* Task statement:
Repeat each line exactly as it is written.

* Source excerpt:

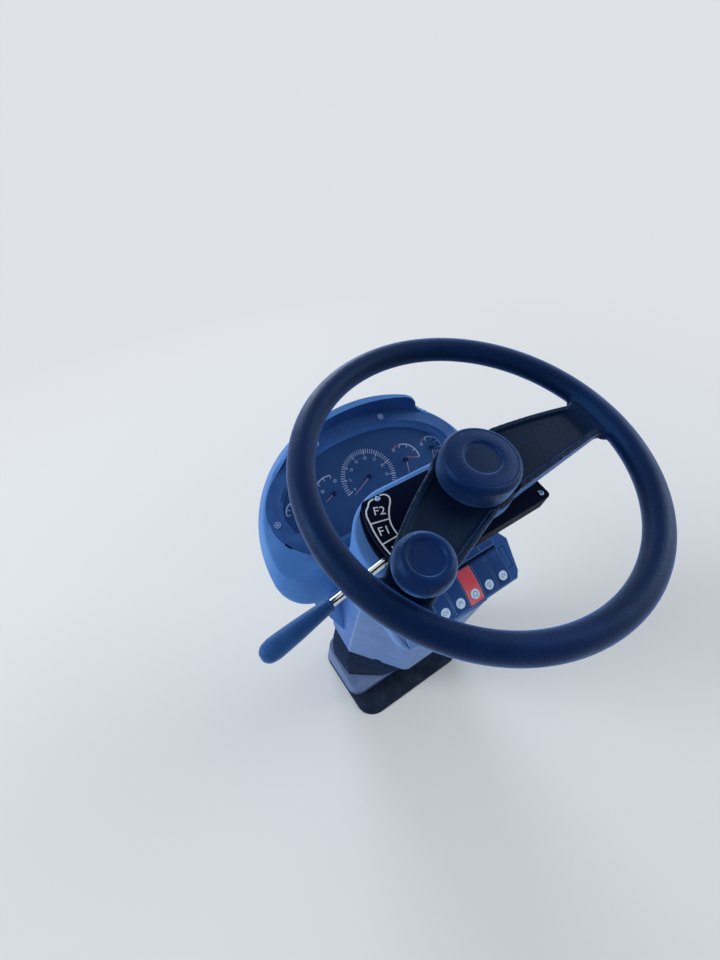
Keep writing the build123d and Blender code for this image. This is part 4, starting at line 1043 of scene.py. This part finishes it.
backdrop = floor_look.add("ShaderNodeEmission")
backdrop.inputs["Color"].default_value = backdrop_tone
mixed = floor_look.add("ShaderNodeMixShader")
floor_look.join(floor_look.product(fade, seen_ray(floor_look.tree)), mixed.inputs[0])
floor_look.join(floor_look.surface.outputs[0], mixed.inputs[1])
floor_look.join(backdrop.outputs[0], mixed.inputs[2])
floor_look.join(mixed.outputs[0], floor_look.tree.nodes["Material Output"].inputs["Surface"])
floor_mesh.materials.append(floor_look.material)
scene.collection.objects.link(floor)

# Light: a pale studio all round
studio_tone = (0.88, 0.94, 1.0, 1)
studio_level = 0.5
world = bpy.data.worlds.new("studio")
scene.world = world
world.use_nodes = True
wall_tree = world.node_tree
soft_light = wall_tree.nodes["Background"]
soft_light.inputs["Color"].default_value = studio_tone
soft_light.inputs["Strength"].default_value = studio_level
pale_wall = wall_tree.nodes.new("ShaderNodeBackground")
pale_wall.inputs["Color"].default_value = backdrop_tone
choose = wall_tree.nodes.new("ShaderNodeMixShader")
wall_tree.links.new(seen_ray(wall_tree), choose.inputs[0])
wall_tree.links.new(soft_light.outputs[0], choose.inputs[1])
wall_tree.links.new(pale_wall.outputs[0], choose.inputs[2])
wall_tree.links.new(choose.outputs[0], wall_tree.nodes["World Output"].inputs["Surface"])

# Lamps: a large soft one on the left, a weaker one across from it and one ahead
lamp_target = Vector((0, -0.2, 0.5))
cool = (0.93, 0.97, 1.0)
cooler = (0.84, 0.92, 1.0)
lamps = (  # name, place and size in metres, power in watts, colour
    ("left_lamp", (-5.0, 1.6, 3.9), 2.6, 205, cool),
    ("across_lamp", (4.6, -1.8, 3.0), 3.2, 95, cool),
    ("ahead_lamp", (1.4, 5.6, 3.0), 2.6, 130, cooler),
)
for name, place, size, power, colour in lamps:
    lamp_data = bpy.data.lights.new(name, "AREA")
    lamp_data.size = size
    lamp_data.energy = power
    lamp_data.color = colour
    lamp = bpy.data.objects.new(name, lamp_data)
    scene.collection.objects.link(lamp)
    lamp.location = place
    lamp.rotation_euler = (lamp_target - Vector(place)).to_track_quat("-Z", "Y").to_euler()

* Final result:
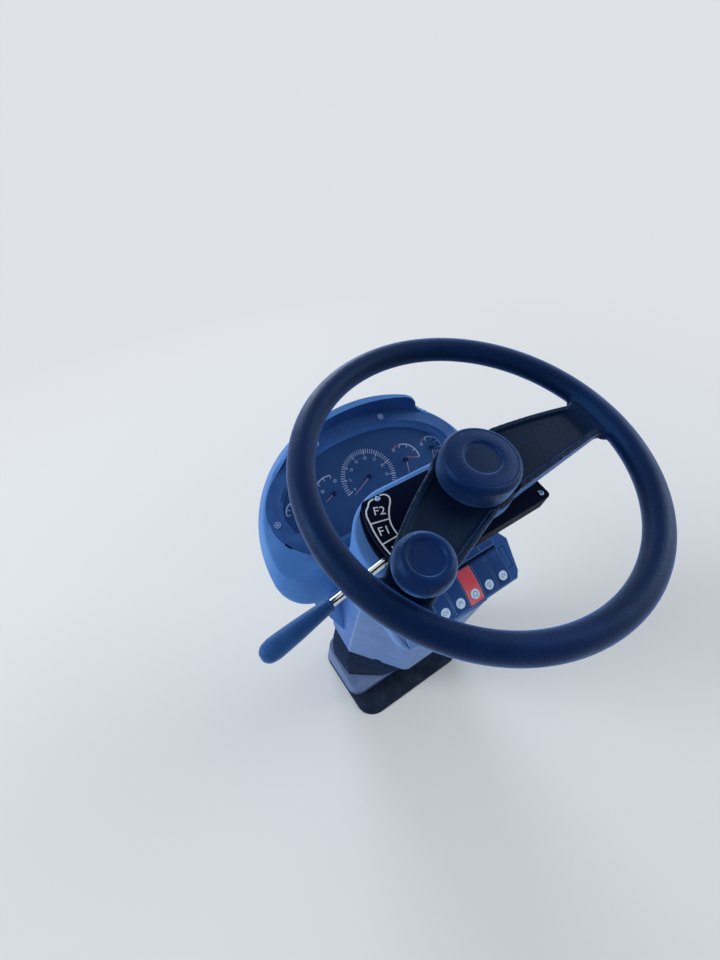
Keep writing the build123d and Blender code for this image. This is part 4, starting at line 1043 of scene.py. This part finishes it.
backdrop = floor_look.add("ShaderNodeEmission")
backdrop.inputs["Color"].default_value = backdrop_tone
mixed = floor_look.add("ShaderNodeMixShader")
floor_look.join(floor_look.product(fade, seen_ray(floor_look.tree)), mixed.inputs[0])
floor_look.join(floor_look.surface.outputs[0], mixed.inputs[1])
floor_look.join(backdrop.outputs[0], mixed.inputs[2])
floor_look.join(mixed.outputs[0], floor_look.tree.nodes["Material Output"].inputs["Surface"])
floor_mesh.materials.append(floor_look.material)
scene.collection.objects.link(floor)

# Light: a pale studio all round
studio_tone = (0.88, 0.94, 1.0, 1)
studio_level = 0.5
world = bpy.data.worlds.new("studio")
scene.world = world
world.use_nodes = True
wall_tree = world.node_tree
soft_light = wall_tree.nodes["Background"]
soft_light.inputs["Color"].default_value = studio_tone
soft_light.inputs["Strength"].default_value = studio_level
pale_wall = wall_tree.nodes.new("ShaderNodeBackground")
pale_wall.inputs["Color"].default_value = backdrop_tone
choose = wall_tree.nodes.new("ShaderNodeMixShader")
wall_tree.links.new(seen_ray(wall_tree), choose.inputs[0])
wall_tree.links.new(soft_light.outputs[0], choose.inputs[1])
wall_tree.links.new(pale_wall.outputs[0], choose.inputs[2])
wall_tree.links.new(choose.outputs[0], wall_tree.nodes["World Output"].inputs["Surface"])

# Lamps: a large soft one on the left, a weaker one across from it and one ahead
lamp_target = Vector((0, -0.2, 0.5))
cool = (0.93, 0.97, 1.0)
cooler = (0.84, 0.92, 1.0)
lamps = (  # name, place and size in metres, power in watts, colour
    ("left_lamp", (-5.0, 1.6, 3.9), 2.6, 205, cool),
    ("across_lamp", (4.6, -1.8, 3.0), 3.2, 95, cool),
    ("ahead_lamp", (1.4, 5.6, 3.0), 2.6, 130, cooler),
)
for name, place, size, power, colour in lamps:
    lamp_data = bpy.data.lights.new(name, "AREA")
    lamp_data.size = size
    lamp_data.energy = power
    lamp_data.color = colour
    lamp = bpy.data.objects.new(name, lamp_data)
    scene.collection.objects.link(lamp)
    lamp.location = place
    lamp.rotation_euler = (lamp_target - Vector(place)).to_track_quat("-Z", "Y").to_euler()